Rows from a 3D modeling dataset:
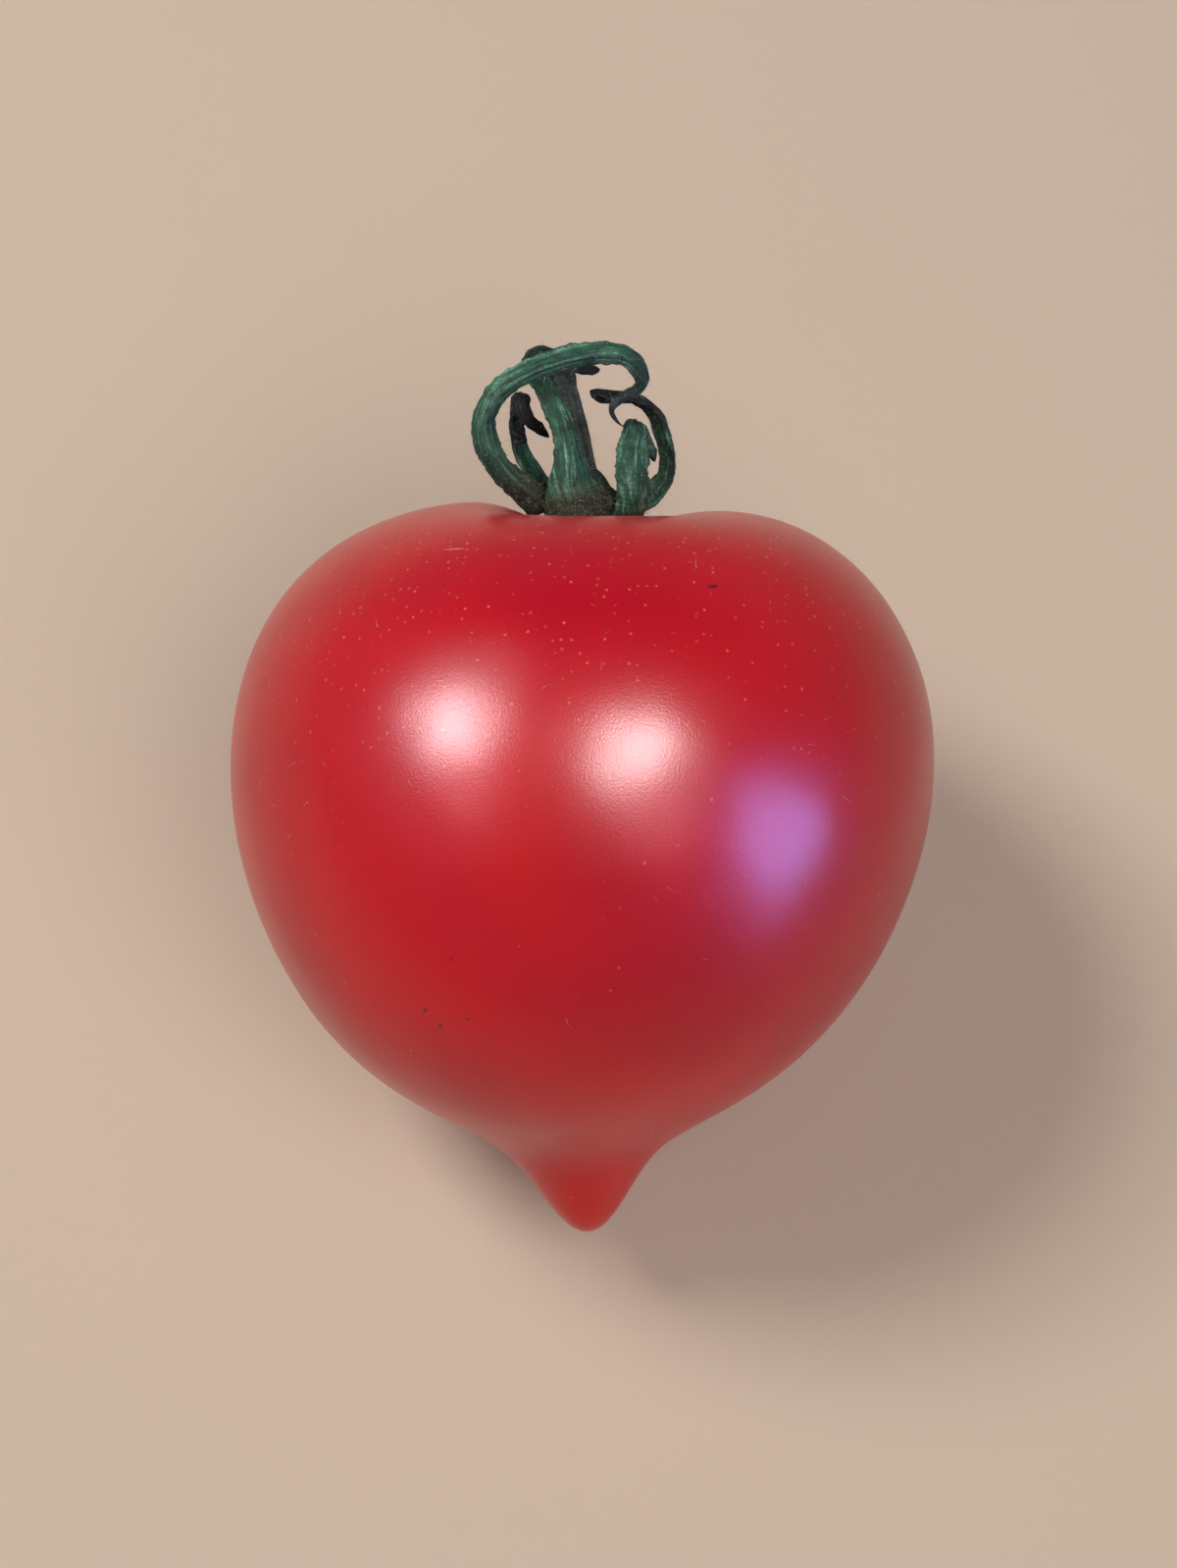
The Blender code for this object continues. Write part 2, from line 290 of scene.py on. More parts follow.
def addHill(tree, angle, centre, spread):
    # exp(-((angle - centre) / spread) ** 2), the smooth rise that shapes the rim, hollow and lean
    off = addNode(tree, "ShaderNodeMath", {0: angle, 1: centre}, operation="SUBTRACT")
    share = addNode(tree, "ShaderNodeMath", {0: off, 1: spread}, operation="DIVIDE")
    square = addNode(tree, "ShaderNodeMath", {0: share, 1: share}, operation="MULTIPLY")
    minus = addNode(tree, "ShaderNodeMath", {0: square, 1: -1.0}, operation="MULTIPLY")
    return addNode(tree, "ShaderNodeMath", {0: minus}, operation="EXPONENT")


def fruitTree():
    number = "NodeSocketFloat"
    sockets = {name: number for name in fruitPlan if name not in ("waves", "Detail", "seatHeight")}
    sockets.update({"Detail": "NodeSocketInt", "Material": "NodeSocketMaterial"})
    tree, given = startTree("growFruit", sockets)
    ball = addNode(tree, "GeometryNodeMeshIcoSphere",
                   {"Radius": 1.0, "Subdivisions": given["Detail"]})
    place = addNode(tree, "GeometryNodeInputPosition")
    toward = addNode(tree, "ShaderNodeVectorMath", {0: place}, operation="NORMALIZE")
    x, y, z = addNode(tree, "ShaderNodeSeparateXYZ", {0: toward}).outputs
    ahead = addNode(tree, "ShaderNodeMath", {0: y, 1: -1.0}, operation="MULTIPLY")
    angle = addNode(tree, "ShaderNodeMath", {0: ahead}, operation="ARCCOSINE")
    degrees = addNode(tree, "ShaderNodeMath", {0: angle}, operation="DEGREES")
    turn = addNode(tree, "ShaderNodeMath", {0: z, 1: x}, operation="ARCTAN2")

    radius = fruitPlan["waves"][0]
    for count, height in enumerate(fruitPlan["waves"][1:], 1):
        times = addNode(tree, "ShaderNodeMath", {0: angle, 1: float(count)}, operation="MULTIPLY")
        wave = addNode(tree, "ShaderNodeMath", {0: times}, operation="COSINE")
        radius = addNode(tree, "ShaderNodeMath", {0: wave, 1: height, 2: radius},
                         operation="MULTIPLY_ADD")

    share = addNode(tree, "ShaderNodeMath", {0: degrees, 1: given["Tip spread"]},
                    operation="DIVIDE")
    square = addNode(tree, "ShaderNodeMath", {0: share, 1: share, 2: 1.0}, operation="MULTIPLY_ADD")
    fall = addNode(tree, "ShaderNodeMath", {0: square, 1: given["Tip power"]}, operation="POWER")
    tip = addNode(tree, "ShaderNodeMath", {0: given["Tip height"], 1: fall}, operation="DIVIDE")
    radius = addNode(tree, "ShaderNodeMath", {0: radius, 1: tip}, operation="ADD")
    hollow = addHill(tree, degrees, 180.0, given["Hollow spread"])
    sunk = addNode(tree, "ShaderNodeMath", {0: hollow, 1: given["Hollow depth"]},
                   operation="MULTIPLY")
    radius = addNode(tree, "ShaderNodeMath", {0: radius, 1: sunk}, operation="SUBTRACT")

    # lobes: raised left and right, lowest between, with five faint ribs
    lobes = 0.0
    for count, height in ((2.0, given["Shoulder lobes"]), (5.0, given["Five ribs"])):
        times = addNode(tree, "ShaderNodeMath", {0: turn, 1: count}, operation="MULTIPLY")
        wave = addNode(tree, "ShaderNodeMath", {0: times}, operation="COSINE")
        lobes = addNode(tree, "ShaderNodeMath", {0: wave, 1: height, 2: lobes},
                        operation="MULTIPLY_ADD")
    side = addNode(tree, "ShaderNodeMath", {0: turn}, operation="COSINE")
    left = addNode(tree, "ShaderNodeMath", {0: side, 1: given["Left lobe"]}, operation="MULTIPLY")
    lobes = addNode(tree, "ShaderNodeMath", {0: lobes, 1: left}, operation="SUBTRACT")
    rim = addHill(tree, degrees, given["Rim angle"], given["Rim spread"])
    middle = addHill(tree, degrees, 180.0, given["Rim gap"])
    faded = addNode(tree, "ShaderNodeMath", {0: 1.0, 1: middle}, operation="SUBTRACT")
    rim = addNode(tree, "ShaderNodeMath", {0: rim, 1: faded}, operation="MULTIPLY")
    radius = addNode(tree, "ShaderNodeMath", {0: lobes, 1: rim, 2: radius},
                     operation="MULTIPLY_ADD")

    # grown flesh is never quite smooth: low swells about 5 mm across
    swell = addNode(tree, "ShaderNodeTexNoise", {"Vector": toward, "Scale": 3.2, "Detail": 1.0})
    centred = addNode(tree, "ShaderNodeMath", {0: swell, 1: 0.5}, operation="SUBTRACT")
    radius = addNode(tree, "ShaderNodeMath", {0: centred, 1: given["Unevenness"], 2: radius},
                     operation="MULTIPLY_ADD")

    leanHill = addHill(tree, degrees, given["Lean angle"], given["Lean spread"])
    shiftHill = addHill(tree, degrees, 0.0, given["Shift spread"])
    lean = addNode(tree, "ShaderNodeMath", {0: leanHill, 1: given["Lean"]}, operation="MULTIPLY")
    shift = addNode(tree, "ShaderNodeMath", {0: shiftHill, 1: given["Tip shift"]},
                    operation="MULTIPLY")
    sideways = addNode(tree, "ShaderNodeMath", {0: shift, 1: lean}, operation="SUBTRACT")
    offset = addNode(tree, "ShaderNodeCombineXYZ", {"X": sideways})
    flesh = addNode(tree, "ShaderNodeVectorMath", {0: toward, "Scale": radius}, operation="SCALE")
    moved = addNode(tree, "ShaderNodeVectorMath", {0: flesh, 1: offset}, operation="ADD")
    tilted = addNode(tree, "ShaderNodeVectorRotate", {"Vector": moved, "Angle": given["Tilt"]},
                     rotation_type="X_AXIS")
    scaled = addNode(tree, "ShaderNodeVectorMath", {0: tilted, "Scale": mm}, operation="SCALE")

    share = addNode(tree, "ShaderNodeMath", {0: degrees, 1: 180.0}, operation="DIVIDE")
    noted = addNode(tree, "GeometryNodeStoreNamedAttribute",
                    {"Geometry": ball, "Name": "fromTip", "Value": share})
    across = addNode(tree, "ShaderNodeSeparateXYZ", {0: moved}).outputs["X"]
    fromMiddle = addNode(tree, "ShaderNodeMath", {0: across, 1: given["Streak offset"]},
                         operation="ADD")
    aside = addNode(tree, "ShaderNodeMath", {0: fromMiddle}, operation="ABSOLUTE")
    noted = addNode(tree, "GeometryNodeStoreNamedAttribute",
                    {"Geometry": noted, "Name": "acrossAxis", "Value": aside})
    shaped = addNode(tree, "GeometryNodeSetPosition", {"Geometry": noted, "Position": scaled})
    endTree(tree, shaped, given)
    return tree


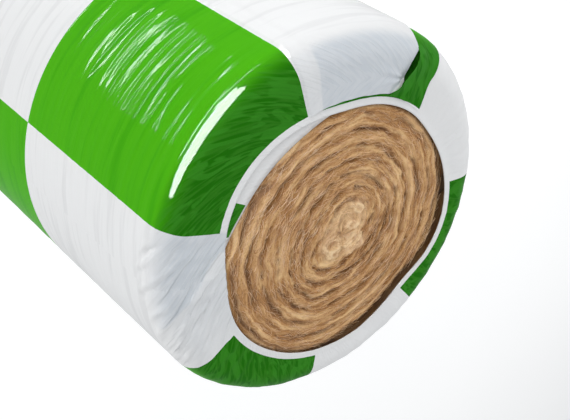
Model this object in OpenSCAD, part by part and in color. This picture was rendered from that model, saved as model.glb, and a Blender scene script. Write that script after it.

» **What to produce**:
Please repeat the listing exactly, with nothing left out.

» **Solution to this task**:
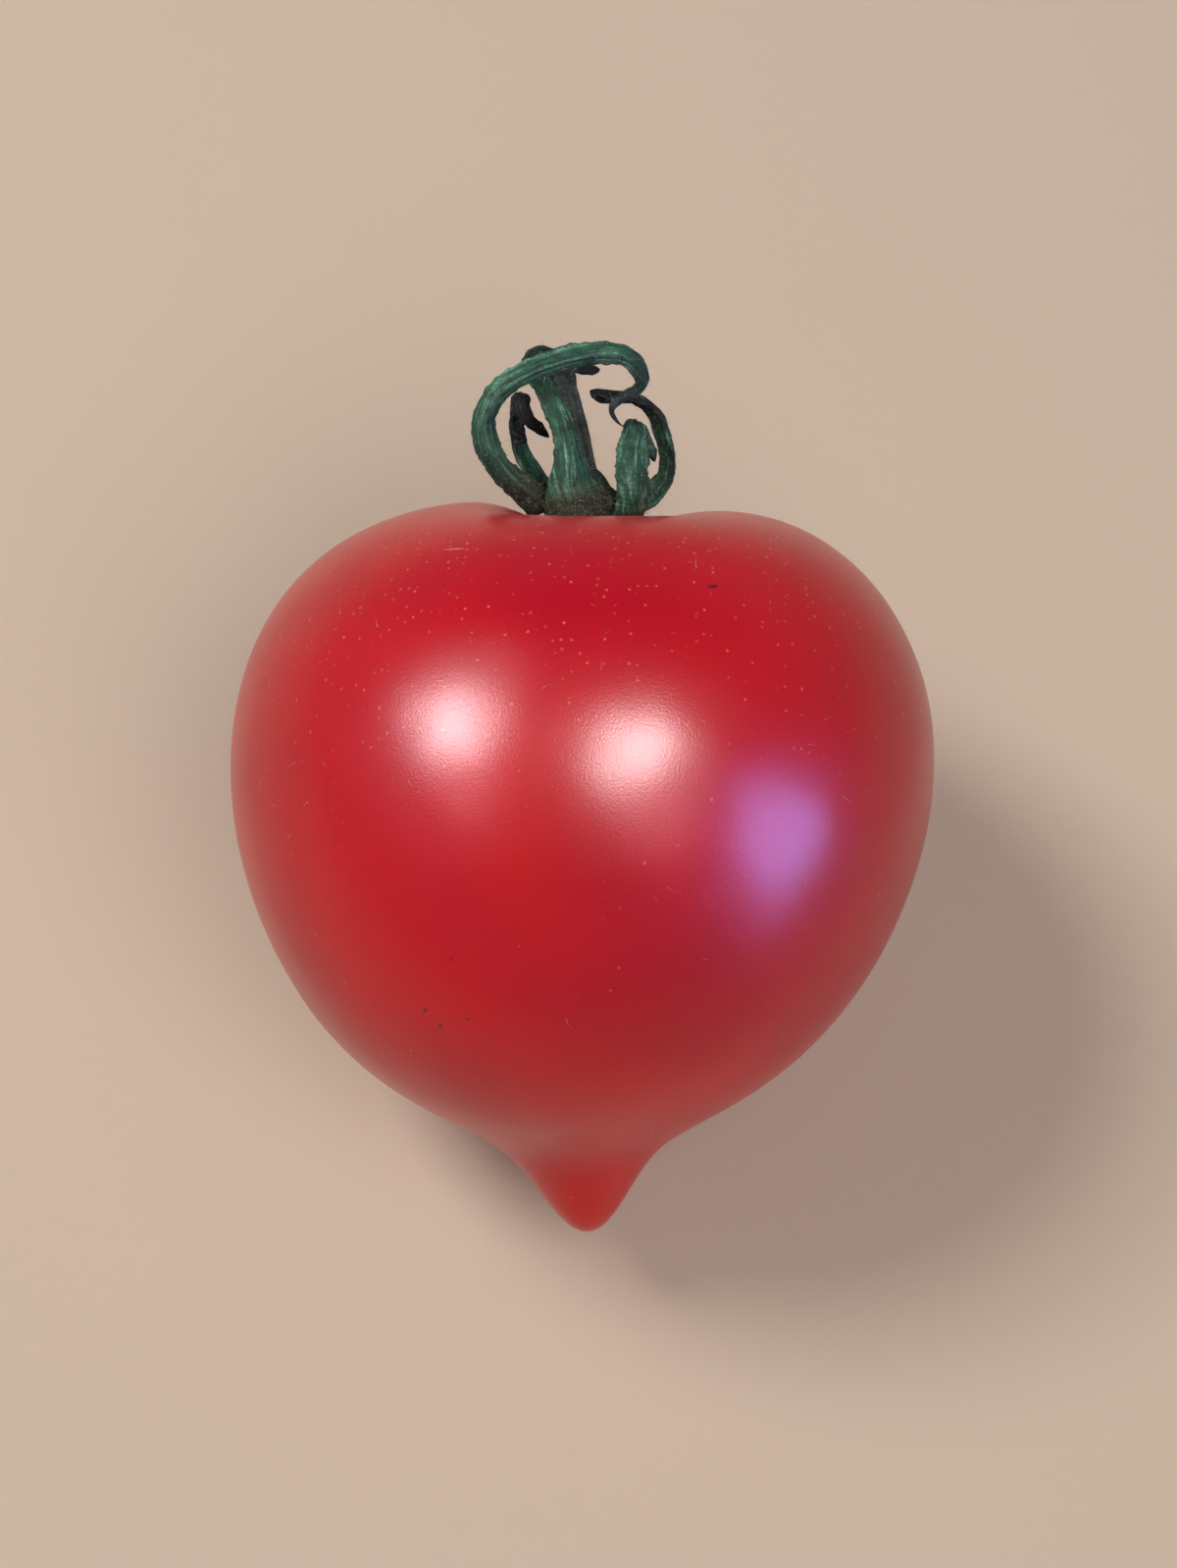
The Blender code for this object continues. Write part 2, from line 290 of scene.py on. More parts follow.
def addHill(tree, angle, centre, spread):
    # exp(-((angle - centre) / spread) ** 2), the smooth rise that shapes the rim, hollow and lean
    off = addNode(tree, "ShaderNodeMath", {0: angle, 1: centre}, operation="SUBTRACT")
    share = addNode(tree, "ShaderNodeMath", {0: off, 1: spread}, operation="DIVIDE")
    square = addNode(tree, "ShaderNodeMath", {0: share, 1: share}, operation="MULTIPLY")
    minus = addNode(tree, "ShaderNodeMath", {0: square, 1: -1.0}, operation="MULTIPLY")
    return addNode(tree, "ShaderNodeMath", {0: minus}, operation="EXPONENT")


def fruitTree():
    number = "NodeSocketFloat"
    sockets = {name: number for name in fruitPlan if name not in ("waves", "Detail", "seatHeight")}
    sockets.update({"Detail": "NodeSocketInt", "Material": "NodeSocketMaterial"})
    tree, given = startTree("growFruit", sockets)
    ball = addNode(tree, "GeometryNodeMeshIcoSphere",
                   {"Radius": 1.0, "Subdivisions": given["Detail"]})
    place = addNode(tree, "GeometryNodeInputPosition")
    toward = addNode(tree, "ShaderNodeVectorMath", {0: place}, operation="NORMALIZE")
    x, y, z = addNode(tree, "ShaderNodeSeparateXYZ", {0: toward}).outputs
    ahead = addNode(tree, "ShaderNodeMath", {0: y, 1: -1.0}, operation="MULTIPLY")
    angle = addNode(tree, "ShaderNodeMath", {0: ahead}, operation="ARCCOSINE")
    degrees = addNode(tree, "ShaderNodeMath", {0: angle}, operation="DEGREES")
    turn = addNode(tree, "ShaderNodeMath", {0: z, 1: x}, operation="ARCTAN2")

    radius = fruitPlan["waves"][0]
    for count, height in enumerate(fruitPlan["waves"][1:], 1):
        times = addNode(tree, "ShaderNodeMath", {0: angle, 1: float(count)}, operation="MULTIPLY")
        wave = addNode(tree, "ShaderNodeMath", {0: times}, operation="COSINE")
        radius = addNode(tree, "ShaderNodeMath", {0: wave, 1: height, 2: radius},
                         operation="MULTIPLY_ADD")

    share = addNode(tree, "ShaderNodeMath", {0: degrees, 1: given["Tip spread"]},
                    operation="DIVIDE")
    square = addNode(tree, "ShaderNodeMath", {0: share, 1: share, 2: 1.0}, operation="MULTIPLY_ADD")
    fall = addNode(tree, "ShaderNodeMath", {0: square, 1: given["Tip power"]}, operation="POWER")
    tip = addNode(tree, "ShaderNodeMath", {0: given["Tip height"], 1: fall}, operation="DIVIDE")
    radius = addNode(tree, "ShaderNodeMath", {0: radius, 1: tip}, operation="ADD")
    hollow = addHill(tree, degrees, 180.0, given["Hollow spread"])
    sunk = addNode(tree, "ShaderNodeMath", {0: hollow, 1: given["Hollow depth"]},
                   operation="MULTIPLY")
    radius = addNode(tree, "ShaderNodeMath", {0: radius, 1: sunk}, operation="SUBTRACT")

    # lobes: raised left and right, lowest between, with five faint ribs
    lobes = 0.0
    for count, height in ((2.0, given["Shoulder lobes"]), (5.0, given["Five ribs"])):
        times = addNode(tree, "ShaderNodeMath", {0: turn, 1: count}, operation="MULTIPLY")
        wave = addNode(tree, "ShaderNodeMath", {0: times}, operation="COSINE")
        lobes = addNode(tree, "ShaderNodeMath", {0: wave, 1: height, 2: lobes},
                        operation="MULTIPLY_ADD")
    side = addNode(tree, "ShaderNodeMath", {0: turn}, operation="COSINE")
    left = addNode(tree, "ShaderNodeMath", {0: side, 1: given["Left lobe"]}, operation="MULTIPLY")
    lobes = addNode(tree, "ShaderNodeMath", {0: lobes, 1: left}, operation="SUBTRACT")
    rim = addHill(tree, degrees, given["Rim angle"], given["Rim spread"])
    middle = addHill(tree, degrees, 180.0, given["Rim gap"])
    faded = addNode(tree, "ShaderNodeMath", {0: 1.0, 1: middle}, operation="SUBTRACT")
    rim = addNode(tree, "ShaderNodeMath", {0: rim, 1: faded}, operation="MULTIPLY")
    radius = addNode(tree, "ShaderNodeMath", {0: lobes, 1: rim, 2: radius},
                     operation="MULTIPLY_ADD")

    # grown flesh is never quite smooth: low swells about 5 mm across
    swell = addNode(tree, "ShaderNodeTexNoise", {"Vector": toward, "Scale": 3.2, "Detail": 1.0})
    centred = addNode(tree, "ShaderNodeMath", {0: swell, 1: 0.5}, operation="SUBTRACT")
    radius = addNode(tree, "ShaderNodeMath", {0: centred, 1: given["Unevenness"], 2: radius},
                     operation="MULTIPLY_ADD")

    leanHill = addHill(tree, degrees, given["Lean angle"], given["Lean spread"])
    shiftHill = addHill(tree, degrees, 0.0, given["Shift spread"])
    lean = addNode(tree, "ShaderNodeMath", {0: leanHill, 1: given["Lean"]}, operation="MULTIPLY")
    shift = addNode(tree, "ShaderNodeMath", {0: shiftHill, 1: given["Tip shift"]},
                    operation="MULTIPLY")
    sideways = addNode(tree, "ShaderNodeMath", {0: shift, 1: lean}, operation="SUBTRACT")
    offset = addNode(tree, "ShaderNodeCombineXYZ", {"X": sideways})
    flesh = addNode(tree, "ShaderNodeVectorMath", {0: toward, "Scale": radius}, operation="SCALE")
    moved = addNode(tree, "ShaderNodeVectorMath", {0: flesh, 1: offset}, operation="ADD")
    tilted = addNode(tree, "ShaderNodeVectorRotate", {"Vector": moved, "Angle": given["Tilt"]},
                     rotation_type="X_AXIS")
    scaled = addNode(tree, "ShaderNodeVectorMath", {0: tilted, "Scale": mm}, operation="SCALE")

    share = addNode(tree, "ShaderNodeMath", {0: degrees, 1: 180.0}, operation="DIVIDE")
    noted = addNode(tree, "GeometryNodeStoreNamedAttribute",
                    {"Geometry": ball, "Name": "fromTip", "Value": share})
    across = addNode(tree, "ShaderNodeSeparateXYZ", {0: moved}).outputs["X"]
    fromMiddle = addNode(tree, "ShaderNodeMath", {0: across, 1: given["Streak offset"]},
                         operation="ADD")
    aside = addNode(tree, "ShaderNodeMath", {0: fromMiddle}, operation="ABSOLUTE")
    noted = addNode(tree, "GeometryNodeStoreNamedAttribute",
                    {"Geometry": noted, "Name": "acrossAxis", "Value": aside})
    shaped = addNode(tree, "GeometryNodeSetPosition", {"Geometry": noted, "Position": scaled})
    endTree(tree, shaped, given)
    return tree


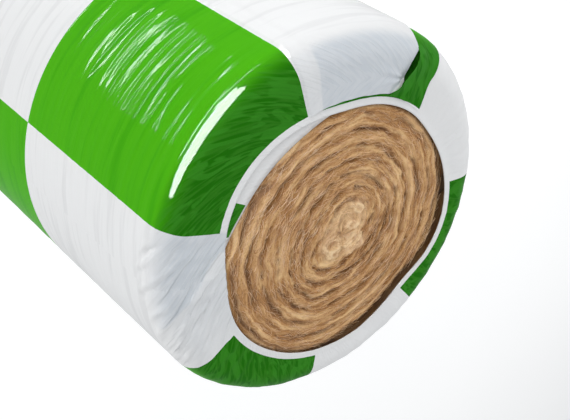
Model this object in OpenSCAD, part by part and in color. This picture was rendered from that model, saved as model.glb, and a Blender scene script. Write that script after it.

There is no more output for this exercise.